[lbo-talk] Joe Wilson was right

benjamin rosenzweig lumpnboy at yahoo.com
Fri Sep 11 20:54:46 PDT 2009


Joe Wilson was right.

The representative for South Carolina, Republican Joe Wilson, interrupted Obama’s address to Congress on health-care, yelling “You lie!”. Subsequently Wilson was excoriated for rudeness and for breaking protocol and for dissing the office of the President and for other such silliness, and had to apologize. Everyone was embarrassed and Obama emerged probably strengthened by the incident, by whatever imaginary calculations are used for such assessments.

 

But Wilson was right about Obama lying, and about the moment in the speech when Obama’s lies became evident purely from the internal evidence of what Obama was saying - even if the lie involved was the exact opposite of the one Wilson seems to have imagined he was denouncing.

 

Obama began his speech with remarks on the current situation of health-care in the US, basically a discussion of problems interspersed with assertions of principle and of worthy goals.

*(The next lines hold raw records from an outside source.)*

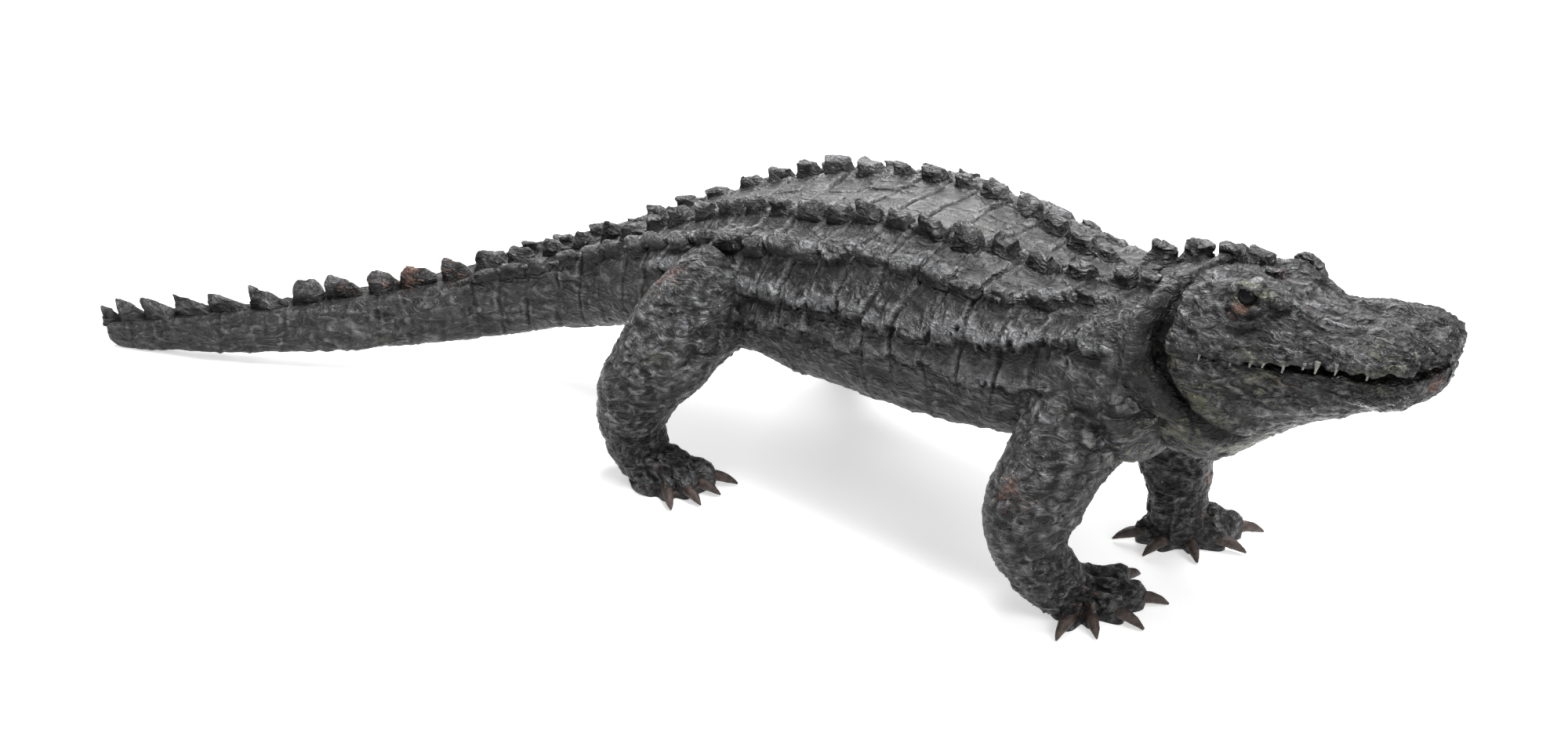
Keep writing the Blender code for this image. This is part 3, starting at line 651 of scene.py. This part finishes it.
head = {
    "skullAt": np.array([0.68, -0.075, 0.0]), "turn": np.radians(-7),
    # distance forwards, half width, top, mouth line, underside
    "stations": ((0, 0.06, 0.425, 0.366, 0.29), (0.03, 0.08, 0.44, 0.37, 0.252),
                 (0.06, 0.098, 0.45, 0.374, 0.224), (0.092, 0.113, 0.455, 0.384, 0.224),
                 (0.13, 0.122, 0.457, 0.396, 0.23), (0.175, 0.113, 0.452, 0.398, 0.27),
                 (0.22, 0.101, 0.446, 0.402, 0.304), (0.265, 0.091, 0.446, 0.409, 0.329),
                 (0.305, 0.085, 0.45, 0.415, 0.35), (0.338, 0.079, 0.451, 0.419, 0.364),
                 (0.36, 0.065, 0.447, 0.42, 0.373), (0.374, 0.042, 0.44, 0.42, 0.384)),
    "upperHalf": ((0, 0), (0.3, 0), (0.58, 0.03), (0.82, 0.18), (0.94, 0.42), (1, 0.7),
                  (1, 0.92), (0.94, 1), (0.8, 0.97), (0.4, 0.86), (0, 0.84)),
    "lowerHalf": ((0, 0.1), (0.4, 0.1), (0.76, 0.06), (0.9, 0), (0.97, 0.05), (0.98, 0.24),
                  (0.93, 0.5), (0.76, 0.8), (0.5, 0.96), (0.22, 1), (0, 1)),
    "mouthGap": ((0, 0.09, 0.15, 0.2, 0.27, 0.33, 0.374), (0, 0, 0.004, 0.006, 0.009, 0.013, 0.009)),
    "upperGrid": (300, 236), "lowerGrid": (220, 150),
    # distance, outwards, height, then the reach each way, how far it lifts and how far it pushes outwards
    "forms": (
        (0.16, 0.066, 0.455, 0.034, 0.021, 0.04, 0.024, 0), (0.192, 0.054, 0.455, 0.026, 0.018, 0.04, 0.011, 0),
        (0.115, 0.085, 0.45, 0.036, 0.026, 0.03, 0.01, 0.004), (0.205, 0.09, 0.435, 0.03, 0.02, 0.02, 0, -0.006),
        (0.168, 0.104, 0.445, 0.02, 0.016, 0.014, -0.004, -0.007),
        (0.14, 0.114, 0.418, 0.04, 0.02, 0.018, 0, 0.004),
        (0.332, 0.028, 0.452, 0.02, 0.015, 0.02, 0.008, 0), (0.346, 0.026, 0.458, 0.006, 0.006, 0.014, -0.007, 0),
        (0.352, 0, 0.45, 0.02, 0.012, 0.02, -0.003, 0), (0.285, 0.018, 0.45, 0.045, 0.02, 0.03, -0.004, 0),
        (0.085, 0.129, 0.372, 0.035, 0.03, 0.03, 0, 0.006), (0.31, 0.088, 0.425, 0.03, 0.03, 0.02, 0, 0.005),
        (0.265, 0.092, 0.425, 0.018, 0.03, 0.03, 0, -0.004), (0.235, 0.098, 0.415, 0.025, 0.03, 0.02, 0, 0.003),
    ),
    # folds: the line that each follows (distance, outwards, height), its half width and how far it stands out
    "folds": (
        (((0.188, 0.068, 0.466), (0.2, 0.056, 0.458), (0.215, 0.048, 0.45), (0.245, 0.043, 0.446),
          (0.275, 0.04, 0.446), (0.308, 0.038, 0.449)), 0.0065, 0.006),
        (((0.094, 0.102, 0.45), (0.103, 0.088, 0.462), (0.118, 0.072, 0.466), (0.136, 0.058, 0.466),
          (0.154, 0.042, 0.464), (0.176, 0.026, 0.458)), 0.006, 0.005),
        (((0.1, 0.108, 0.434), (0.135, 0.116, 0.424), (0.172, 0.114, 0.426), (0.205, 0.102, 0.438)), 0.005, 0.0032),
        (((0.1, 0.116, 0.424), (0.14, 0.121, 0.413), (0.185, 0.112, 0.414), (0.23, 0.1, 0.424)), 0.004, -0.003),
        (((0.11, 0.098, 0.452), (0.128, 0.1, 0.448), (0.145, 0.098, 0.456)), 0.0045, 0.0038),
        (((0.215, 0.096, 0.432), (0.255, 0.088, 0.436), (0.3, 0.082, 0.438), (0.33, 0.076, 0.436)), 0.007, 0.0028),
        (((0.175, 0, 0.46), (0.23, 0, 0.45), (0.3, 0, 0.45)), 0.007, 0.0022),
        (((0.1, 0.128, 0.38), (0.15, 0.118, 0.378), (0.2, 0.105, 0.382)), 0.008, 0.003),
        (((0.17, 0.098, 0.33), (0.22, 0.09, 0.345), (0.28, 0.08, 0.362)), 0.008, 0.0035),
    ),
    "farSink": 0.24, "farLift": 0.78,  # share of the lifts that the far side has
    # the deep crease behind the jaw: its line, half width, depth and the half width of the painted shade along it
    "crease": (((0.076, 0.06, 0.447), (0.078, 0.092, 0.438), (0.076, 0.106, 0.42), (0.073, 0.108, 0.4),
                (0.074, 0.112, 0.38), (0.084, 0.116, 0.355), (0.103, 0.118, 0.333), (0.126, 0.112, 0.314),
                (0.15, 0.1, 0.298), (0.172, 0.082, 0.288)), 0.0085, 0.011, 0.013),
}
headRows = np.array(head["stations"])
headAhead = np.array([np.cos(head["turn"]), np.sin(head["turn"]), 0.0])
headLeft = np.array([-headAhead[1], headAhead[0], 0.0])


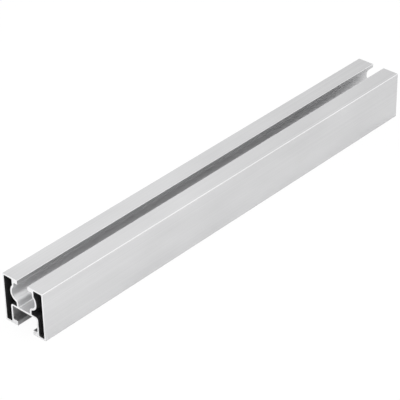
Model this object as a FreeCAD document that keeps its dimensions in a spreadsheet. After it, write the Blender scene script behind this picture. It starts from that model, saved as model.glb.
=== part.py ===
import FreeCAD, Part
import math
import os
import Sketcher

# Solar mounting rail: one straight aluminium extrusion with a T-slot on top, an open channel
# underneath and a hollow chamber down each side. Millimetres; the rail lies along X with its
# middle at X = 0, the middle plane of the section is Y = 0 and the underside is Z = 0.

# Driving sizes
SIZES = {
    # Outside of the section
    "rail_length": 400.0,
    "rail_width": 40.0,
    "rail_height": 40.0,
    "outer_edge_radius": 0.5,
    # Walls
    "side_wall": 1.25,
    "top_wall": 1.2,
    "bottom_wall": 1.5,
    "inner_wall": 1.5,
    "web_thickness": 1.5,
    # T-slot, from its mouth down to the web
    "mouth_width": 10.4,
    "lip_thickness": 3.5,
    "lip_edge_radius": 0.3,
    "lip_tip_radius": 0.9,
    "lip_root_radius": 1.2,
    "throat_width": 18.5,
    "throat_height": 2.5,
    "bulb_width": 22.8,
    "bulb_upper_radius": 7.0,
    "bulb_side_height": 0.8,
    "bulb_lower_radius": 4.6,
    "neck_width": 11.5,
    "neck_height": 2.5,
    "neck_root_radius": 0.8,
    # Channel on the underside
    "channel_width": 24.0,
    "channel_corner_radius": 0.8,
    "channel_mouth_width": 15.5,
    "channel_lip_thickness": 4.0,
    "channel_lip_radius": 0.4,
    # Side chambers, and the curves of their inner side above and below the bulb
    "chamber_corner_radius": 0.7,
    "throat_curve_radius": 1.0,
    "neck_curve_radius": 2.0,
}

# How close an edge has to be to its stated place to be taken for it
EDGE_MATCH = 0.01


class Size:
    """A length worked out from the sheet: its value now, and the expression that keeps it driven."""

    def __init__(self, value, expression):
        self.value = value
        self.expression = expression

    def __add__(self, other):
        return Size(self.value + other.value, f"({self.expression} + {other.expression})")

    def __sub__(self, other):
        return Size(self.value - other.value, f"({self.expression} - {other.expression})")

    def half(self):
        """Half of the length."""
        return Size(self.value / 2, f"({self.expression} / 2)")

    def mean_with(self, other):
        """The geometric mean of two lengths."""
        expression = f"sqrt({self.expression} * {other.expression})"
        return Size(math.sqrt(self.value * other.value), expression)


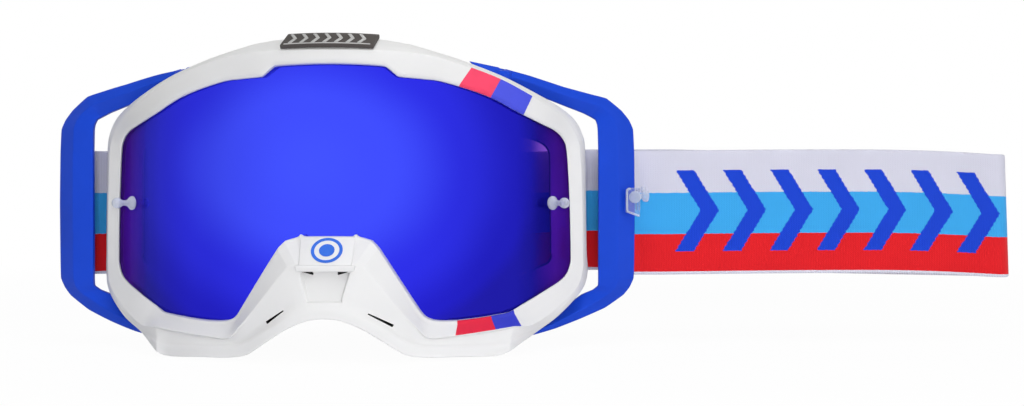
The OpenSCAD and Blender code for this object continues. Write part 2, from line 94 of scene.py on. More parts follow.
HINGE_OUT, BAR_BACK = 2.2, 18.0
HINGE_Y = float(face_y(HINGE_X, FRAME_REAR)) - HINGE_OUT
BAR_Y = HINGE_Y + BAR_BACK

# Half outline of the frame, brow to nose. Each row: lip x z and its reach before the lens, crease x z reach,
# outer edge x z reach, rear edge x z. The crease's and the edge's reaches are shares of BROW in the first
# BROW_ROWS rows and of CHEEK in the others.
RIM = np.array([
    [0, 45.3, 3.6, 0, 49.6, 0.88, 0, 54.6, -0.3, 0, 50.5],
    [10, 45.1, 3.6, 10, 49.6, 0.88, 10, 54.4, -0.3, 10, 50.3],
    [18, 44.6, 3.2, 19, 49.5, 0.82, 19, 53.6, -0.2, 19, 49.6],
    [22.3, 41.4, 2.3, 27, 49, 0.75, 26, 52.4, -0.1, 27, 48.4],
    [30, 40.8, 1.6, 34.5, 48, 0.65, 34, 50.2, 0, 34, 46.8],
    [37, 40, 1.6, 41.5, 46.3, 0.6, 42, 48, 0, 41, 45],
    [51, 36, 1.6, 54.5, 42.2, 0.55, 55.5, 43.5, 0, 54.5, 39.6],
    [62, 30.8, 1.6, 65, 37.4, 0.5, 66, 39, 0, 65, 35],
    [70, 27.3, 1.6, 74, 32.6, 0.5, 76, 34.2, 0, 74.5, 31.4],
    [74.5, 25.3, 1.6, 79.2, 28.9, 0.5, 81.8, 30, 0.3, 79.8, 27.6],
    [77.6, 22.3, 1.6, 82.4, 23.8, 0.75, 84.8, 25, 0.6, 82.8, 23.4],
    [78.9, 17.5, 1.6, 83.8, 18.2, 0.95, 86, 19, 0.7, 84, 18],
    [79.9, 1, 1.6, 84.6, 1, 0.45, 86.2, 1, 0.35, 84.3, 1],
    [80.3, -17, 1.6, 84.8, -17, 0.45, 86.5, -17, 0.35, 84.5, -17],
    [80, -22, 1.6, 84.8, -23.6, 0.45, 87, -25, 0.3, 84, -23],
    [77.5, -26.5, 1.6, 82.5, -30, 0.5, 84.6, -31.2, 0.4, 81.5, -28],
    [70, -31, 1.6, 74.5, -37, 0.5, 76, -39.2, 0.45, 74, -33],
    [62.5, -35, 1.6, 66.5, -41.4, 0.6, 68, -44.6, 0.3, 66.5, -37.2],
    [58.5, -37.1, 2.8, 60.2, -41.4, 0.7, 58.8, -49.4, 0.95, 60, -39.6],
    [50, -38.2, 4, 51.5, -42.4, 0.72, 54, -50.8, 0.85, 53, -41],
    [41, -38.9, 4.5, 40.5, -43.4, 0.75, 42, -50.3, 0.9, 42, -42],
    [34.2, -38.6, 4.8, 32.6, -43.6, 0.8, 31, -49.9, 0.95, 31, -41.6],
    [30.8, -37, 5.2, 28.8, -40.2, 0.85, 25, -48.6, 1, 24, -39.5],
    [28.3, -33.6, 6, 24.6, -35.6, 0.88, 18.5, -44.4, 1.1, 19, -35.5],
    [21.3, -22.6, 6.6, 16.6, -25.6, 0.9, 12.5, -40.6, 1.15, 14.5, -29],
    [16.2, -14.6, 6.2, 12.2, -20.4, 0.9, 8, -38.5, 1.15, 10, -24],
    [13.9, -12.2, 5, 9.6, -19.4, 0.9, 5, -37.5, 1.15, 6, -21.4],
    [9.4, -10.9, 3.6, 5.5, -19.6, 0.9, 2.5, -37.1, 1.15, 3, -20.3],
    [0, -10.8, 3.6, 0, -19.7, 0.9, 0, -37, 1.15, 0, -20]], float)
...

Thus:

 

THE PRESIDENT: Everyone understands the extraordinary hardships that are placed on the uninsured, who live every day just one accident or illness away from bankruptcy.  These are not primarily people on welfare.  These are middle-class Americans.  Some can't get insurance on the job.  Others are self-employed, and can't afford it, since buying insurance on your own costs you three times as much as the coverage you get from your employer.  Many other Americans who are willing and able to pay are still denied insurance due to previous illnesses or conditions that insurance companies decide are too risky or too expensive to cover.

 

Standard stuff. And a bit later we get:

 

THE PRESIDENT: One man from Illinois lost his coverage in the middle of chemotherapy because his insurer found that he hadn't reported gallstones that he didn't even know about.  They delayed his treatment, and he died because of it.  Another woman from Texas was about to get a double mastectomy when her insurance company canceled her policy because she forgot to declare a case of acne.  By the time she had her insurance reinstated, her breast cancer had more than doubled in size.  That is heart-breaking, it is wrong, and no one should be treated that way in the United States of America.  (Applause.)

 

So there you go: no one should be treated that way in the United States of America. This theme was strong, an assertion of the principle supposedly driving Obama’s health-care agenda, etcetera.

 

And then there is the moment which saw Wilson interject:

 

THE PRESIDENT:  There are also those who claim that our reform efforts would insure illegal immigrants.  This, too, is false.  The reforms -- the reforms I'm proposing would not apply to those who are here illegally. 

 

AUDIENCE MEMBER:  You lie!  (Boos.)

 

THE PRESIDENT:  It's not true.  And one more misunderstanding I want to clear up -- under our plan, no federal dollars will be used to fund abortions, and federal conscience laws will remain in place.  (Applause.)  

 

Applause. Maybe they were all too busy being shocked that someone interrupted the President to wonder whether these statements contradicted the assertion that health-care is some kind of right or some measure of a decent society – the clichés of reform. Denying federal health-care to many million people absolutely, and to women in need of abortions, seems like it might make of his previous statements something very like a lie - no one should be treated that way in the United States. Except these people – foreigners and would-be baby-killers. Applause.

 

Beyond this bit of reassurance to racists and anti-abortionists, the speech is elegant and stupid in about equal measure, especially when Obama starts to go on about how people are better off with free-markets playing a big role in health-care, I guess to reassure anyone who might still be hallucinating that he is pushing for some comprehensive federal health system instead of a version of what is currently the worst health-care system in the Western world. One wonders what he is imagining would be evidence for this assertion. Obama identifies ultra-free-market ideology and advocacy of a public health-care system as two positions which have arguments in their favor, but which must be put aside for pragmatic reasons and, for the latter position, because of the wonderful benefits of maintaining the legitimate dominance of the private health insurance industry.

 

I know people think he is smart, but his intelligence doesn’t seem to preclude even a residual commitment to not saying ridiculous things all the time. May God bless the United States of America.